The last clause of the Bill has to do with reductions in staffing. That causes me some concern. One of the first ways of cutting costs in previous privatisations has always been to reduce staff numbers. I know that the Minister has said that there would be no overall reduction in staff numbers; staff employed by London Underground will simply move, he says, to the private business that is due to enter the two schemes to which he referred. I find that unsatisfactory. Whenever private businesses have taken over from public sector entities, in whole or in part, there have been staffing reductions, wage reductions and usually an extension of the hours that staff are used to working.

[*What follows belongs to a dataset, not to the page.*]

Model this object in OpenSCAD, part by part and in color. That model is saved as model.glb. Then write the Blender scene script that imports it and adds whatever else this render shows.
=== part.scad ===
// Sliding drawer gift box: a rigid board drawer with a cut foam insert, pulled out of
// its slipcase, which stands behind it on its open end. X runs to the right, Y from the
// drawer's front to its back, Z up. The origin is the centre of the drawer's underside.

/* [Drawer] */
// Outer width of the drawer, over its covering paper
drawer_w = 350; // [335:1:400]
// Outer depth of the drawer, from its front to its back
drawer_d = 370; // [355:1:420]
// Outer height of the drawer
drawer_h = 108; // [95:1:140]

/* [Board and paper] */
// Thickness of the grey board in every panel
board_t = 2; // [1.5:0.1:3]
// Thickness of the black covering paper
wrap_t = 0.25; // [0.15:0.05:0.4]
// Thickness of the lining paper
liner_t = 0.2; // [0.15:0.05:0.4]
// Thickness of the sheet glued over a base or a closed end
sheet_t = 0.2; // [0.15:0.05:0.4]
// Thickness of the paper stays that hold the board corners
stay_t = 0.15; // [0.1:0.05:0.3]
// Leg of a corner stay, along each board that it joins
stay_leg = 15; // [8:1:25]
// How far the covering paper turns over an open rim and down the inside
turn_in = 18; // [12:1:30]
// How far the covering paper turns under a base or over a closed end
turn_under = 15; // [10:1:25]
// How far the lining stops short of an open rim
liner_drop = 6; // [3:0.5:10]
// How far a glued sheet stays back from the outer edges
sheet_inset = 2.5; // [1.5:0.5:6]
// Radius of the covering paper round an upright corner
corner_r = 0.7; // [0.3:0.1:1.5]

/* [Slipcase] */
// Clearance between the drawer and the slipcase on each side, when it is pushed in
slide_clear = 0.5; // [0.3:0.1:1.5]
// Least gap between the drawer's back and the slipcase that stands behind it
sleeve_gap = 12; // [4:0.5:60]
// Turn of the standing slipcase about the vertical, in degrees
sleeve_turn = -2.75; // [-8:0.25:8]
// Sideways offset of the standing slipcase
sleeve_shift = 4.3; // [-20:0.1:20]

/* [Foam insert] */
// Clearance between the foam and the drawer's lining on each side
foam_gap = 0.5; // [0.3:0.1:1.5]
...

I am most concerned about the gradual erosion of LU manning levels and its impact on the safety of the travelling public--especially women. Perhaps the popular press like to dig up stories on this subject, but lately there seem to have been too many reports of attacks on women travelling on their own late at night on certain parts of the underground system.

I approach this issue with no small trepidation. Belsize Park station is one of the stations on my line. I had occasion to raise this matter with the managing director about a year ago. The station contains many long, empty and usually badly lit tunnels. There are no staff on duty late at night. People have to catch a lift which rides down a very long way--the line is deeply sunk in that part of north London--often to alight on a platform that is deserted. There are no staff in sight; there is no means of summoning anyone should an incident occur.

Environmental reasons are certainly paramount when it comes to attracting more people to the underground system--presupposing that London Underground can run a system that meets Londoners' genuine needs. That being so, however, we need to guarantee that everyone travelling on the underground is safe.